After days and days in a row of his tears, and my patience waning thin, I finally just let him quit.
He’s now 11 and he’s taking piano again and doing great, but seeing him cry every day back then wasn’t worth it to me.
Some kids have too many passions
However, my daughter has a passion (or thinks she does) for everything. She loves to rock climb, ski, river raft, play the piano, play the clarinet, wants to try soccer and do gymnastics, etc.
She is also an avid reader, good at math, and loves art. If you mention an extra curricular activity to her, she’ll say that yes, she’s wanted to do that her whole entire life.
Do you know how much horse back riding lessons cost? I do. She’s the type of kid that just loves trying everything.
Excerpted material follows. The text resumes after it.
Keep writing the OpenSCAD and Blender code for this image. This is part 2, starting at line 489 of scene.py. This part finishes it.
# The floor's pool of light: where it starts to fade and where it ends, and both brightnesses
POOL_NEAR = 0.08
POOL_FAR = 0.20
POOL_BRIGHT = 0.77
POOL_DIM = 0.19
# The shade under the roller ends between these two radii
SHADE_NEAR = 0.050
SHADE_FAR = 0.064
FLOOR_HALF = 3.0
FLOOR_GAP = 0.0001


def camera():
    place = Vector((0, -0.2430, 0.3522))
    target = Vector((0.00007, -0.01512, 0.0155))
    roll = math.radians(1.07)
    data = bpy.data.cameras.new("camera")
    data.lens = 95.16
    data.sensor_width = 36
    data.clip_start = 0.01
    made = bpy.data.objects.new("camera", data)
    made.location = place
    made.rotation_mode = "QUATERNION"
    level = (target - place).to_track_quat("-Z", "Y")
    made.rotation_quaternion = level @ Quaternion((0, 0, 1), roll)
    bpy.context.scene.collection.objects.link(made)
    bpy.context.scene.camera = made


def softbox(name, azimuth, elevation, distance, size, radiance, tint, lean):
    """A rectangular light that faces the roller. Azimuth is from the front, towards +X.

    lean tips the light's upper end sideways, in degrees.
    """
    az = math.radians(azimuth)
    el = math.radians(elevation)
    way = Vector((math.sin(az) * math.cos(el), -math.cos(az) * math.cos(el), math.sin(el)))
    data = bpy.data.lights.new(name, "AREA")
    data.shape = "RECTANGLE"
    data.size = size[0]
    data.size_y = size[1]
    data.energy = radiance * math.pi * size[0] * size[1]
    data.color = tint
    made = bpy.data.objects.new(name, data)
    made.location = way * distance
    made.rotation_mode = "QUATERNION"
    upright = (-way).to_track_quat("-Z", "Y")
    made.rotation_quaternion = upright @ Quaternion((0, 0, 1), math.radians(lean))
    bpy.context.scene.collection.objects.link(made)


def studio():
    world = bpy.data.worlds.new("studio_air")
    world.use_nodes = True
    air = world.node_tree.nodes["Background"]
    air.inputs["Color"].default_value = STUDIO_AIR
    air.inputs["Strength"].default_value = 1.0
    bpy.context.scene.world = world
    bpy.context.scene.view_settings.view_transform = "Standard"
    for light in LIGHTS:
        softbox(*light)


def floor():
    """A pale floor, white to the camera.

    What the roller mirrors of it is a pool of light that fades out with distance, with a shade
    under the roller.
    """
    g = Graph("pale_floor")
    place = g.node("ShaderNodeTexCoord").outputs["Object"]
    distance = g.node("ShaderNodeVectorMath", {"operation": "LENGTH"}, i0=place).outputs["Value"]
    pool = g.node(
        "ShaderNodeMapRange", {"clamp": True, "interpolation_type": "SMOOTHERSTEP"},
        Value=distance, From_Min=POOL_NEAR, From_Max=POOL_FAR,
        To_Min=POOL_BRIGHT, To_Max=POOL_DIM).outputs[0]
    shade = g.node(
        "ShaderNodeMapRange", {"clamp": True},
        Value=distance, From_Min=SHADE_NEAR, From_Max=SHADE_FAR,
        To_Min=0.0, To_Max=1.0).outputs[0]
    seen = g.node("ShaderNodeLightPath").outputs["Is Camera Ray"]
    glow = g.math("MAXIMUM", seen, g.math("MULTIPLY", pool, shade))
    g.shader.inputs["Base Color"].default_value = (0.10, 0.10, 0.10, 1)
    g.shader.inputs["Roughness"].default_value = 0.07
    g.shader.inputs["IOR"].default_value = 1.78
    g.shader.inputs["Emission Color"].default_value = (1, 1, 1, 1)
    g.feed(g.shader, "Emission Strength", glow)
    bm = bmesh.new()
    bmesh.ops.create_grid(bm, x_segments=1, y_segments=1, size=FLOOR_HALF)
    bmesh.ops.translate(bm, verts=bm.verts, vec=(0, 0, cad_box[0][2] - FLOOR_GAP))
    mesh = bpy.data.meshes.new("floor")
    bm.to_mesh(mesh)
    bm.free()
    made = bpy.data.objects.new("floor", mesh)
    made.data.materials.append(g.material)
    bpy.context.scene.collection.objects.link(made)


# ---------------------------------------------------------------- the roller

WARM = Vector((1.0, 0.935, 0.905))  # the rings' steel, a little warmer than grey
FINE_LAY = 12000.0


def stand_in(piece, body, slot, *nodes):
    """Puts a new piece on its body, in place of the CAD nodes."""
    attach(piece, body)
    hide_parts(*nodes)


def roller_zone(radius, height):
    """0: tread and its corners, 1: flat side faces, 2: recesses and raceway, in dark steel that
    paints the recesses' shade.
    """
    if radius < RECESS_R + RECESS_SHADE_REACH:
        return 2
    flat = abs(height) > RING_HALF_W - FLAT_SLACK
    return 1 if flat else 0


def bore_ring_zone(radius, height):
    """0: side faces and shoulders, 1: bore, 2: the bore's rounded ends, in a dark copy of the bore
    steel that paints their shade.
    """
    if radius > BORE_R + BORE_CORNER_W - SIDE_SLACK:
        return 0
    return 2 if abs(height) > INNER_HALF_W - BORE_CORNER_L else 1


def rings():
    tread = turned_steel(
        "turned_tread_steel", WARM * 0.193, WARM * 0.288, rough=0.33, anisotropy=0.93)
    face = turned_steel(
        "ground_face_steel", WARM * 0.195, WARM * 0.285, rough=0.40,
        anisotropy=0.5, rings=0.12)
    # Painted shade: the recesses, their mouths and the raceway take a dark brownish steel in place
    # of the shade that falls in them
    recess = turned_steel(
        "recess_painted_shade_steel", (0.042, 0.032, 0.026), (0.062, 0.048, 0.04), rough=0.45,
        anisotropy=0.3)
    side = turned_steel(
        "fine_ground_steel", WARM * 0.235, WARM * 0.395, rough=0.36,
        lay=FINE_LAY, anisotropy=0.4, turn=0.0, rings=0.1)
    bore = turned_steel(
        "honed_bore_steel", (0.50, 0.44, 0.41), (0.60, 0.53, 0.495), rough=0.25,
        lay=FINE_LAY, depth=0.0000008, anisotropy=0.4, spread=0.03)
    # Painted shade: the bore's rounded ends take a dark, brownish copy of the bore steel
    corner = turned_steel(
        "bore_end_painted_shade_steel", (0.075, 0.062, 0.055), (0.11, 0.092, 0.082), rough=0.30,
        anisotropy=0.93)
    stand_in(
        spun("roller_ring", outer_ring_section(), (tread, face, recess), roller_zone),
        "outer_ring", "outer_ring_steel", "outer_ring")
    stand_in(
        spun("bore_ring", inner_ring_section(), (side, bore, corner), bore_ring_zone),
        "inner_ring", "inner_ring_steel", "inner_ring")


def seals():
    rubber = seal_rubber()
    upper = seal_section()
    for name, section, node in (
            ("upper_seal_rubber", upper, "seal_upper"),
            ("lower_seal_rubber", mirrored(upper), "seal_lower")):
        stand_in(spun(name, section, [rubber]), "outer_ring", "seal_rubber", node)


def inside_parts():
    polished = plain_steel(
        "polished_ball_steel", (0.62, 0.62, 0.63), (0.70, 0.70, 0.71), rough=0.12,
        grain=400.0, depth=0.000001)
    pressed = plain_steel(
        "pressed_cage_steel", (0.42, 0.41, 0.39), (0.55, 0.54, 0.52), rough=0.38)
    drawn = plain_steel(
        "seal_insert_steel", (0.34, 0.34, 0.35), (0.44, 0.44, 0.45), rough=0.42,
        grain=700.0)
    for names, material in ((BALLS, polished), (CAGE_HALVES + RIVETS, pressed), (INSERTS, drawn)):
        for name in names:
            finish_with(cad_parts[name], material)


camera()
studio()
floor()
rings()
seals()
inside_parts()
And, frankly, she’s good at a lot of stuff that she tries, too.
One year, she was doing piano, band, and gymnastics, and was also going to be in the school play. She was busy. And, she was only ten years old.
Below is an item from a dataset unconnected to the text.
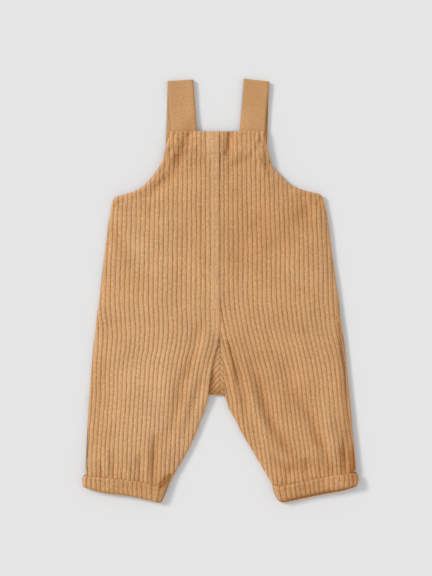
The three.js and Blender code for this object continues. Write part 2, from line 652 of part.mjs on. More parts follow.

As I shuttle her around in the car, I realize that it’s exactly the opposite of what I wanted for my kids.
I want carefree afternoons after homework is done, and instead, I feel like a drill sergeant helping her stay on task so she can go take part in the myriad of activities I’ve agreed to let her do this year.
As I talked to a friend one day, I wondered how you help your kids find their passion, and how to know when to let your kids quit? And, when to say no because you’re already overbooked.
When my son wanted to quit piano, I was fine with it mostly because the time and energy it took me to force the practicing was so draining, my own attitude about it was suffering. But, my friend was taking the approach that her son needed to stick to what he committed to already, and she would reward him with play when he got his responsibility done.
Does letting a kid quit teach him that it’s OK to quit things that are hard, or is it more a matter of the fact that they jut haven’t found their true passion yet?
There really is no simple answer.
But, here’s why I sometimes let my kids quit.
When kids are young, it may not be time.
Sometimes, I still don’t know what my passion is and I’m 43 years old. Just last week, I decided I wanted to make this big art project and I put everything else on hold and ran out and bought supplies and completed it in a few hours. When my kids were only 10 and 7 I had the attitude that they have their whole lives to find their passion. If they hate piano when they are five and also learning how to read, then so be it. It’s not the end of the world.
There are other ways to teach hard work.
My kids work hard in school, and they work hard at home doing chores and helping out around the house. Yes, I think it’s important to work hard at everything that they do, but if they don’t love practicing piano, that doesn’t mean they don’t know how to work hard.
There are plenty of other ways to teach kids the value of hard work besides through extra curricular activities.
Once the commitment is over, we reassess.
I totally get why some parents have their kids commit to things, and don’t want to see their kid quit because it’s about following through on their commitment.
My rule of thumb is to lay out guidelines ahead of time about what the commitment is. I set a time limit like, “You have to stick with this for three months.” Or “If I pay for this, you have to stick with it through the end of the year.” We can always reassess when they have followed through with their commitment.
Sometimes the family commitment is just too great.
With all that my daughter has going on that one year when she was 10, we had many talks with her that at some point, she will have to make a choice. For the kid that loves doing everything like my daughter, that doesn’t mean she should get to do everything.
We are a family of 3 kids that all have extracurricular activities going on, so if everyone did everything they wanted all of the time, our lives would be even more of a three ring circus than it already is.
Sometimes I allow them to quit because it’s just not possible to do everything we want.
We aren’t aiming for the Olympics or anything.
I think many parents get too caught up in wanting their child to be the best, and we lose sight of the fact that it takes a special type of parent to get their kid to the Olympics or to a world renowned level of anything.
Sure, I’d love it if my child wanted to achieve that kind of greatness, but the truth of the matter is, our focus as a family is elsewhere right now.
I want a normal childhood for my kids. Whatever that means.
If one of my kids finds a true passion that they are willing to spend hours a day practicing, then maybe I’ll reconsider, but for now, we’re still just hoping to teach them how to put their dirty clothes in the hamper. Extracurricular activities are just a fun bonus.
I guess my point is this, sometimes I let my kids quit, and try something new because that’s what kids do.
They are supposed to be exploring the world, trying new things, and learning what they really love. For me, I’m OK with a “quitter” if it means that eventually, they will find what they truly love and be all the happier for it.